The paper then talks about the fact that when you go into 2-layer models, you have 3 paths: the residual, the attention heads, and the “virtual attention heads” which are all of the combinations between the values that entered one head each for each of the layers.
There’s then some “term importance” math to decide if the virtual heads matter and empirically, they do some tricks to see which affect the output loss the most. The individual attention heads seem most important, followed by the residual stream, followed by the virtual attention heads.
Following skip trigrams, the paper posits that the 2-layer model spends its time composing the layers and forming “induction heads” which guess the next output by trying to look at previous examples within the context window. There are a few interesting parts to this.
In-context learning This is in some sense, “learning” within the context window because it infers possible outcomes for the text based on its surrounding words.
Learned feature from composition This behavior uses the previous layer to figure out what’s going on. It uses a previous layers’ head that does “previous token lookup”
No notes, but interesting overview of a tool they made at Anthropic to help with inspecting models. This sounds pretty neat to work on.
Rough idea is that they analyzed what context prefixes would trigger a given neuron in MLP layers in an LLM to get a sense for what each is trying to do. They took each neuron, found which inputs best activated that neuron, then tried to get humans to see if they did something interpretable in English.
More concretely,
Key-value pairs correspond to what individual neurons are doing.
For instance, in a transformer the key might be “military bases in“ and the value distribution would be places where bases might be. For MNIST, keys are “inputs that have closed loop” might be values of 0, 6, 8, or 9.
Even more concretely,
With this, they saw that:
Note that the simpler behaviors here also seem to kind of feel like the “skip trigrams” model that the Anthropic mathematical framework paper proposes, but that is for the attention heads not the MLP. Also, this paper doesn’t talk about in-context learning in the attention head, whereas the MLP is doing the opposite - word-specific learning. How do these interact? It somewhat feels like they are learning similar things but in different ways.
They also sort of discuss that later layers seem more focused on output than the earlier layers.
They also suggest that MLPs contribute small parts to the residual stream, which get combined into the answer. This is pretty agreeable with our current mental model of the residual stream which implies that vectors get sharpened while flowing through the network, with the resdidual stream used as a basis.
This paper seems to be the one that one of the NGW2 talks applying this to MNIST was based on.
Modern GPUs tend to be memory-bound and not CPU-bound because CPU scaled has moved faster than memory.
Major tricks:
Use all of the above tricks when calculating the attention head.

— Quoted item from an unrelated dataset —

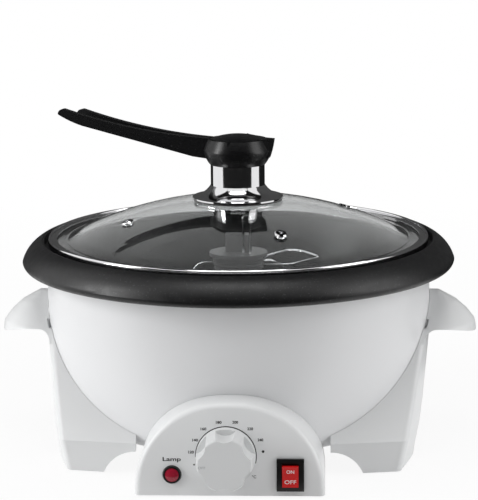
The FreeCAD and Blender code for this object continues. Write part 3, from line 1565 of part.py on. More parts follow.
def lid_glass():
    made = body("glass_blank")
    wall = S.glass_wall
    bore = S.post_radius + S.fit_gap
    dome = S.glass_dome_radius
    brim = S.brim_top
    inner = dome - S.glass_inner_step
    turn(made, "Revolution", [(bore, glass_height(bore), -S.glass_sphere_radius), (dome, glass_height(dome)),
                              (dome + S.glass_knee, brim), (S.glass_radius, brim),
                              (S.glass_radius, brim - wall),
                              (dome + S.glass_inner_knee, brim - wall),
                              (inner, glass_height(inner, wall), S.glass_sphere_radius - wall),
                              (bore, glass_height(bore, wall))])
    holes = []
    for index, (azimuth, lean) in enumerate(vent_places()):
        drill = rod(f"vent_hole_{index}", S.vent_tube_radius + S.shaft_gap, wall * 3)
        holes.append(tilt_to_dome(drill, azimuth, lean, -wall * 2))
    return node(combine("Cut", "lid_glass", made, combine("MultiFuse", "vent_holes", *holes)), "lid_glass")


def lid_vents():
    """Four flanged metal eyelets through the glass."""
    eyelets = []
    wall = S.glass_wall
    for index, (azimuth, lean) in enumerate(vent_places()):
        made = body(f"vent_{index}")
        flange = S.vent_flange_wall
        tube = S.vent_tube_radius
        under = -wall - S.shaft_gap
        turn(made, "Revolution", [(S.vent_bore, -wall - flange), (S.vent_radius, -wall - flange),
                                  (S.vent_radius, under), (tube, under),
                                  (tube, S.shaft_gap), (S.vent_radius + S.vent_lip, S.shaft_gap),
                                  (S.vent_radius, flange), (S.vent_bore + S.vent_mouth, flange)])
        eyelets.append(tilt_to_dome(made, azimuth, lean, size(0)))
    group = DOC.addObject("Part::Compound", "lid_vents")
    group.Links = eyelets
    return node(group, "lid_vents")


def lid_ring():
    made = body("lid_ring")
    wall = S.ring_wall
    outer = S.ring_radius
    inner = S.ring_radius - S.ring_grip
    top = S.brim_top
    low = top - S.glass_wall
    turn(made, "Revolution", [(inner, top), (outer - wall, top), (outer - wall, low), (inner, low),
                              (inner, low - wall), (outer, low - wall),
                              (outer, top + wall), (inner, top + wall)])
    return node(made, "lid_ring")


def lid_gasket():
    made = body("lid_gasket")
    outer = S.skirt_radius - S.gasket_inset
    inner = S.skirt_foot_radius
    turn(made, "Revolution", [(inner, glass_height(inner), -S.glass_sphere_radius),
                              (outer, glass_height(outer)),
                              (outer, S.skirt_bottom), (inner, S.skirt_bottom)])
    return node(made, "lid_gasket")


def lid_skirt():
    made = body("lid_skirt")
    outer = S.skirt_radius
    wall = S.skirt_wall
    foot = S.skirt_bottom + wall
    plate = S.sleeve_bottom - wall
    bore = S.post_radius + S.fit_gap
    turn(made, "Revolution", [(S.skirt_foot_radius, S.skirt_bottom), (outer, S.skirt_bottom),
                              (outer, foot, -S.skirt_sweep_radius),
                              (S.sleeve_radius + S.skirt_collar, plate + S.skirt_collar_rise),
                              (S.sleeve_radius, S.sleeve_bottom), (bore, S.sleeve_bottom), (bore, plate),
                              (S.sleeve_radius - wall, plate, S.skirt_sweep_radius - wall),
                              (outer - S.skirt_foot, foot),
                              (S.skirt_foot_radius, foot)])
    return node(made, "lid_skirt")


def lid_sleeve():
    made = body("lid_sleeve")
    outer = S.sleeve_radius
    inner = outer - S.sleeve_wall
    turn(made, "Revolution", [(inner, S.sleeve_bottom), (outer, S.sleeve_bottom),
                              (outer, S.sleeve_top), (inner, S.sleeve_top)])
    return node(made, "lid_sleeve")


def prong(name, side, short=0):
    """One tall thin blade of the forked handle, drawn flat along -X and then spread and turned."""
    made = body(name)
    lost = size(short)
    reach = S.handle_reach - lost
    tip = S.handle_tip_height - lost * S.prong_tip_slope
    profile = sketch(made, "XZ_Plane")
    root_x = -S.prong_root
    outline(profile, [(root_x, S.knob_top - S.prong_top_drop, -S.prong_sweep_radius),
                      (-reach + S.prong_tip_back, tip + S.prong_tip_rise, S.prong_nose_radius),
                      (-reach, tip - S.prong_tip_drop, S.prong_belly_radius),
                      (-reach + S.prong_belly_back, S.prong_belly_height - lost * S.prong_tip_slope),
                      (root_x - S.prong_heel_back, S.prong_root_bottom + S.prong_heel_rise),
                      (root_x, S.prong_root_bottom)])
    push(made, "Pad", profile, S.prong_wall, both=True)
    spread = (S.prong_spread - S.prong_root_spread) / (reach - S.prong_root)
    start = S.prong_root_spread - S.prong_root * spread
    base = side * start
    return place(made, x=base * sine(S.handle_turn), y=base * cosine(S.handle_turn), axis=V(0, 0, 1),
                 angle=-side * arc_tangent(spread) - S.handle_turn)


def lid_handle():
    made = body("knob_cup")
    cap = S.cap_radius + S.shaft_gap
    plug = S.sleeve_radius - S.sleeve_wall - S.shaft_gap
    screw = S.lid_screw_radius + S.shaft_gap
    screw_end = S.sleeve_bottom + S.lid_screw_grip
    top = S.knob_top
    seat = top - S.cap_sink
    turn(made, "Revolution", [(0, screw_end), (screw, screw_end), (screw, S.post_bottom),
                              (S.post_radius, S.post_bottom), (S.post_radius, S.sleeve_bottom),
                              (plug, S.sleeve_bottom), (plug, S.sleeve_top),
                              (S.sleeve_radius + S.knob_collar, S.sleeve_top, S.knob_belly_radius),
                              (S.knob_radius, top - S.knob_shoulder, S.knob_side_radius),
                              (S.knob_lip_radius, top - S.knob_lip_drop),
                              (cap + S.cap_seat_lean, seat + S.cap_seat_rise), (cap, seat), (0, seat)])
    beak = body("beak_blank")
    low = top - S.beak_root
    tip = S.knob_radius + S.beak_reach
    back = S.cap_radius + S.beak_start
    turn(beak, "Revolution", [(back, low), (S.knob_radius - S.beak_inset, low, S.knob_side_radius),
                              (tip, top + S.beak_rise), (back, top - S.beak_rise)])
    plan = body("beak_plan")
    drawing = sketch(plan, "XY_Plane", low)
    outline(drawing, [(0, -S.beak_width), (tip, 0), (0, S.beak_width)])
    push(plan, "Pad", drawing, S.beak_root * 2)
    spout = place(combine("Common", "knob_beak", beak, plan), axis=V(0, 0, 1), angle=-S.handle_turn)
    whole = combine("MultiFuse", "lid_handle", made, spout, prong("near_prong", -1),
                    prong("far_prong", 1, S.far_prong_cut))
    return node(whole, "lid_handle")


def handle_cap():
    made = body("handle_cap")
    low = S.knob_top - S.cap_sink
    edge = S.knob_top - S.cap_edge_drop
    rise = S.cap_rise
    dome = (S.cap_radius * S.cap_radius + rise * rise) / (2 * rise)
    turn(made, "Revolution", [(0, low), (S.cap_radius, low), (S.cap_radius, edge, dome), (0, edge + rise)])
    return node(made, "handle_cap")


def lid_washer():
    made = body("lid_washer")
    top = glass_height(S.washer_radius, S.glass_wall)
    turn(made, "Revolution", [(S.lid_screw_radius + S.shaft_gap, top - S.washer_wall),
                              (S.washer_radius, top - S.washer_wall), (S.washer_radius, top),
                              (S.lid_screw_radius + S.shaft_gap, top)])
    return node(made, "lid_washer")


def lid_screw():
    made = body("lid_screw")
    under = glass_height(S.washer_radius, S.glass_wall) - S.washer_wall
    head = S.lid_screw_head
    low = under - S.lid_screw_head_height
    end = S.sleeve_bottom + S.lid_screw_grip - S.seat_gap
    turn(made, "Revolution", [(0, low), (head * S.lid_screw_taper, low), (head, under - S.lid_screw_edge),
                              (head, under), (S.lid_screw_radius, under),
                              (S.lid_screw_radius, end), (0, end)])
    return node(made, "lid_screw")


# ---------------------------------------------------------------- whole model
def build():
    fill_sheet()
    bowl_shell()
    bottom_cover()
    inside = S.bowl_bottom + S.bowl_wall + S.overcut
    screws_up("cover_screws", cover_screw_places(), S.cover_bottom, inside - S.cover_bottom)
    screws_up("bracket_screws", screw_places(S.bracket_screw_x, S.bracket_screw_y), S.tab_bottom,
              inside - S.tab_bottom)
    screws_up("motor_bracket_screws", screw_places(S.motor_foot_x, S.motor_foot_y), S.bowl_bottom,
              inside + S.plate_wall - S.bowl_bottom)
    side_bracket_left(side_bracket_right())
    foot_pads()
    for make in (control_housing, control_floor, terminal_block, thermostat_body, thermostat_screws,
                 thermostat_shaft, temperature_knob, lamp_bezel, lamp_lens, lamp_bulb, switch_housing,
                 switch_rocker, pan, pan_seat_ring, heating_element, element_clips, heat_shield,
                 motor_bracket, gear_motor, motor_screws, drive_shaft, shaft_bush, thermostat_bulb,
                 thermal_fuse, cord_gland, stirrer_hub, stirrer_grip, stirrer_arms, lift_loop, lid_glass,
                 lid_vents, lid_ring, lid_gasket, lid_skirt, lid_sleeve, lid_handle, handle_cap,
                 lid_washer, lid_screw):
        make()
    DOC.recompute()


def check_and_write():
    """Stops on any failed object or bad shape, then writes one STEP file per sub-part."""
    for thing in DOC.Objects:
        if "Invalid" in thing.State or "Error" in thing.State:
            raise RuntimeError(f"{thing.Name} failed: {thing.State}")
    for thing in NODES:
        if thing.Shape.isNull() or not thing.Shape.isValid() or not thing.Shape.Solids:
            raise RuntimeError(f"{thing.Label} has no valid solid")
    os.makedirs("parts", exist_ok=True)
    for thing in NODES:
        thing.Shape.exportStep(os.path.join("parts", thing.Label + ".step"))
        print(f"{thing.Label}: {len(thing.Shape.Solids)} solids, {thing.Shape.Volume:.0f} mm3")


build()
check_and_write()
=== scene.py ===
"""Dresses the coffee roaster: materials, panel printing, light, floor and camera."""
import json
import math

import bpy
from mathutils import Matrix, Vector


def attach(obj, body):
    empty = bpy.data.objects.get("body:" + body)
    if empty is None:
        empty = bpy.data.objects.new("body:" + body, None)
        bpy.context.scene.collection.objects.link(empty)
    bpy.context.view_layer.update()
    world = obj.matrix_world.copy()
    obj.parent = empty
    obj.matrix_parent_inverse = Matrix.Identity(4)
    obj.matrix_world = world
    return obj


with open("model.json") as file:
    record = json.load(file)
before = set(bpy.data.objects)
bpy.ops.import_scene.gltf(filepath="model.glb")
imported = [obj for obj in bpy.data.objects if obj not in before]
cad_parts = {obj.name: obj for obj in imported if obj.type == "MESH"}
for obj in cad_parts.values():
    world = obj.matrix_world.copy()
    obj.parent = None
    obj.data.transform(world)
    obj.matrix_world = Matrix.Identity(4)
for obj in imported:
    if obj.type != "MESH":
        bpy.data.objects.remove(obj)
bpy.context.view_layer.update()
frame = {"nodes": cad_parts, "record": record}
NODES = frame["nodes"]
SCENE = bpy.context.scene
MM = 0.001

# Places and sizes on the part are in millimetres, those of the stage further down in metres.

# The control face leans back by TILT, and its foot stands FACE_FRONT in front of the pan's axis.
TILT = math.radians(1.0)
FACE_FRONT = 147.6
FACE_TURN = Matrix(((1, 0, 0), (0, math.sin(TILT), -math.cos(TILT)), (0, math.cos(TILT), math.sin(TILT))))
DIAL_ACROSS, DIAL_HEIGHT = -2.1, 26.0
DIAL_FACE = 21.5  # how far the dial's front stands out of the control face

PRINT_THICK = 0.06
PRINT_RISE = PRINT_THICK / 2  # words are placed by their middle
PRINT_CROWN = 0.7  # height of an arc's two shoulders, as a share of its thickness

# text, place across, place above the dial's centre
NUMBERS = (("120", -23.5, 2.5), ("140", -20.9, 10.1), ("160", -15.7, 17.2), ("180", -6.3, 21.4),
           ("200", 3.8, 21.5), ("220", 12.9, 17.4), ("240", 19.1, 10.4))
NUMBER_HEIGHT, NUMBER_WIDTH, NUMBER_WEIGHT = 1.75, 3.5, 0.03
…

In particular, reduce the cost of the sequence^2 attention scores by fusing the entire attention head into one kernel.
To do this, the matrices need to be tiled. Softmax is difficult because it requires computing across the entire row, but online softmax avoids this by doing a lclever math trick and doing a running calc of the denominator.
FlashAttention also prefers recomputing certain parts (attention scores) during the backprop instead of storing/loading from memory.
FlashAttention is different in that it is just as correct/precise as vanilla attention, but with less memory access for better arithmetic intensity (how much math per byte moved).
This was mostly review from assignment 1 of cs336 so I won’t have much here.
Keep sampling the k best sequences so far and return a full output at the end that has the best loss. More likely to get a sequence with good loss overall, uncovers hidden sequences that have good loss.